● **INFORMATION PROVIDED**

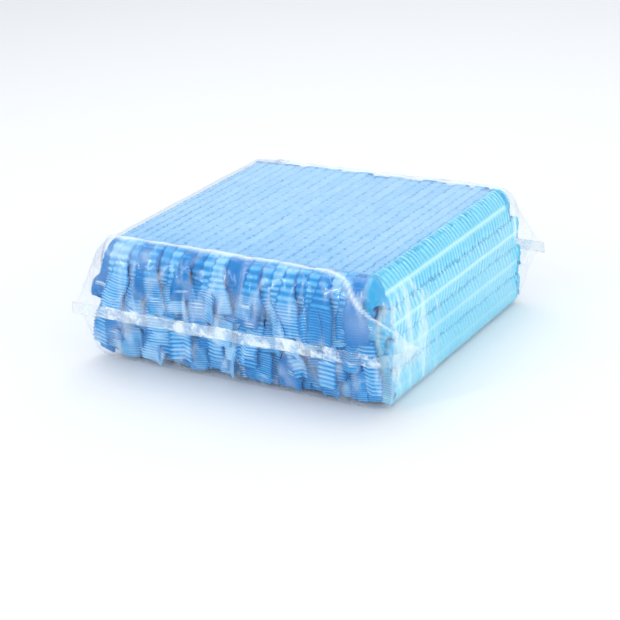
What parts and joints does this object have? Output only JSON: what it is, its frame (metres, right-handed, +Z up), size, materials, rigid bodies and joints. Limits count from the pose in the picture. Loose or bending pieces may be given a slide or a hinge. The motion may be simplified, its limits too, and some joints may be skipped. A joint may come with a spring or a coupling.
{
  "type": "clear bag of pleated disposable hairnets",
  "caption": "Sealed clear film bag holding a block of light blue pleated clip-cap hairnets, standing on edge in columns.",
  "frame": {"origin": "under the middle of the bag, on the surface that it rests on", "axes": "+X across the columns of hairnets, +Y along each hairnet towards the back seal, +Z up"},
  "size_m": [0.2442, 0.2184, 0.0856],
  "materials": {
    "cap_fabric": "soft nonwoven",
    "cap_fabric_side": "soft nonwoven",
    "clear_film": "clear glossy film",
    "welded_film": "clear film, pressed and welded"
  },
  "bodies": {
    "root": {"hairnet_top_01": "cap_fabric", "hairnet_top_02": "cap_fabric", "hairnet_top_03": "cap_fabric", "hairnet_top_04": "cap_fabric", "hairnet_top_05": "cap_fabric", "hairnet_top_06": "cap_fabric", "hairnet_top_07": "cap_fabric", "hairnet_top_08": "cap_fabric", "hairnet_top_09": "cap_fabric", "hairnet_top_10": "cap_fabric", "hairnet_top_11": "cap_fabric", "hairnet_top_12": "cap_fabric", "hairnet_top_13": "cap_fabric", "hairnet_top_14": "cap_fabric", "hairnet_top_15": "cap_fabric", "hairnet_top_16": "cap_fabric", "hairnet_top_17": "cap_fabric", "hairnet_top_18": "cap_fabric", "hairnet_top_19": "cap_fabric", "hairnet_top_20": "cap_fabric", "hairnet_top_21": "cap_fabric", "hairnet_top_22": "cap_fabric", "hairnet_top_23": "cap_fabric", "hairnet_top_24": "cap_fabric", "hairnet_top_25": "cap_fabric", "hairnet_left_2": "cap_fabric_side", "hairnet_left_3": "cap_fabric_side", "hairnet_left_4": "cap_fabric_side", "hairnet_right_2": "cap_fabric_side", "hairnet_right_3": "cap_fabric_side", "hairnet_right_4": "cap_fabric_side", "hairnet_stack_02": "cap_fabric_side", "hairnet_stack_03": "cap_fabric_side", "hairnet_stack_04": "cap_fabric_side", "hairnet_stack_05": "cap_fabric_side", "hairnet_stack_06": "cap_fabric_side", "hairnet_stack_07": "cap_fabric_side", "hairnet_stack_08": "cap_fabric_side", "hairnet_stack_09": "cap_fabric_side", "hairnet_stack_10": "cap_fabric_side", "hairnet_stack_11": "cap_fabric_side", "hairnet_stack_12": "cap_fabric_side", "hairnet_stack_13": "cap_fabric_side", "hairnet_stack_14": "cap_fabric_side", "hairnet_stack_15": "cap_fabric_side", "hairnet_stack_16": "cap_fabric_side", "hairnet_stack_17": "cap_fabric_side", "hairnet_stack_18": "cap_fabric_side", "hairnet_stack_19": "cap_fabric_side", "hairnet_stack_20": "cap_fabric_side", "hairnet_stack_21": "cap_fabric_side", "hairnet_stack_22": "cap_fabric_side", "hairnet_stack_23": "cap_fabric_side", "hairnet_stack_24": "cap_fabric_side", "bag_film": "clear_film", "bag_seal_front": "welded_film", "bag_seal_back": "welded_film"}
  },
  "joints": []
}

● **WRITTEN PROBLEM**
Quote the material exactly, leaving nothing out.

● **WRITTEN RESPONSE**
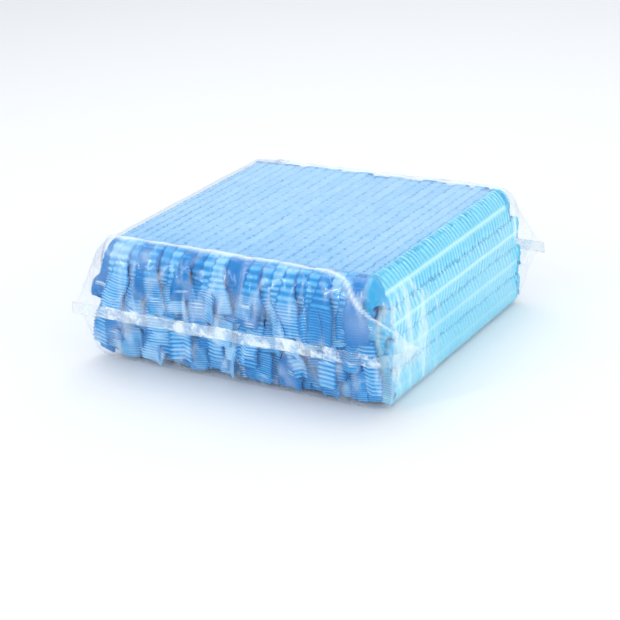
What parts and joints does this object have? Output only JSON: what it is, its frame (metres, right-handed, +Z up), size, materials, rigid bodies and joints. Limits count from the pose in the picture. Loose or bending pieces may be given a slide or a hinge. The motion may be simplified, its limits too, and some joints may be skipped. A joint may come with a spring or a coupling.
{
  "type": "clear bag of pleated disposable hairnets",
  "caption": "Sealed clear film bag holding a block of light blue pleated clip-cap hairnets, standing on edge in columns.",
  "frame": {"origin": "under the middle of the bag, on the surface that it rests on", "axes": "+X across the columns of hairnets, +Y along each hairnet towards the back seal, +Z up"},
  "size_m": [0.2442, 0.2184, 0.0856],
  "materials": {
    "cap_fabric": "soft nonwoven",
    "cap_fabric_side": "soft nonwoven",
    "clear_film": "clear glossy film",
    "welded_film": "clear film, pressed and welded"
  },
  "bodies": {
    "root": {"hairnet_top_01": "cap_fabric", "hairnet_top_02": "cap_fabric", "hairnet_top_03": "cap_fabric", "hairnet_top_04": "cap_fabric", "hairnet_top_05": "cap_fabric", "hairnet_top_06": "cap_fabric", "hairnet_top_07": "cap_fabric", "hairnet_top_08": "cap_fabric", "hairnet_top_09": "cap_fabric", "hairnet_top_10": "cap_fabric", "hairnet_top_11": "cap_fabric", "hairnet_top_12": "cap_fabric", "hairnet_top_13": "cap_fabric", "hairnet_top_14": "cap_fabric", "hairnet_top_15": "cap_fabric", "hairnet_top_16": "cap_fabric", "hairnet_top_17": "cap_fabric", "hairnet_top_18": "cap_fabric", "hairnet_top_19": "cap_fabric", "hairnet_top_20": "cap_fabric", "hairnet_top_21": "cap_fabric", "hairnet_top_22": "cap_fabric", "hairnet_top_23": "cap_fabric", "hairnet_top_24": "cap_fabric", "hairnet_top_25": "cap_fabric", "hairnet_left_2": "cap_fabric_side", "hairnet_left_3": "cap_fabric_side", "hairnet_left_4": "cap_fabric_side", "hairnet_right_2": "cap_fabric_side", "hairnet_right_3": "cap_fabric_side", "hairnet_right_4": "cap_fabric_side", "hairnet_stack_02": "cap_fabric_side", "hairnet_stack_03": "cap_fabric_side", "hairnet_stack_04": "cap_fabric_side", "hairnet_stack_05": "cap_fabric_side", "hairnet_stack_06": "cap_fabric_side", "hairnet_stack_07": "cap_fabric_side", "hairnet_stack_08": "cap_fabric_side", "hairnet_stack_09": "cap_fabric_side", "hairnet_stack_10": "cap_fabric_side", "hairnet_stack_11": "cap_fabric_side", "hairnet_stack_12": "cap_fabric_side", "hairnet_stack_13": "cap_fabric_side", "hairnet_stack_14": "cap_fabric_side", "hairnet_stack_15": "cap_fabric_side", "hairnet_stack_16": "cap_fabric_side", "hairnet_stack_17": "cap_fabric_side", "hairnet_stack_18": "cap_fabric_side", "hairnet_stack_19": "cap_fabric_side", "hairnet_stack_20": "cap_fabric_side", "hairnet_stack_21": "cap_fabric_side", "hairnet_stack_22": "cap_fabric_side", "hairnet_stack_23": "cap_fabric_side", "hairnet_stack_24": "cap_fabric_side", "bag_film": "clear_film", "bag_seal_front": "welded_film", "bag_seal_back": "welded_film"}
  },
  "joints": []
}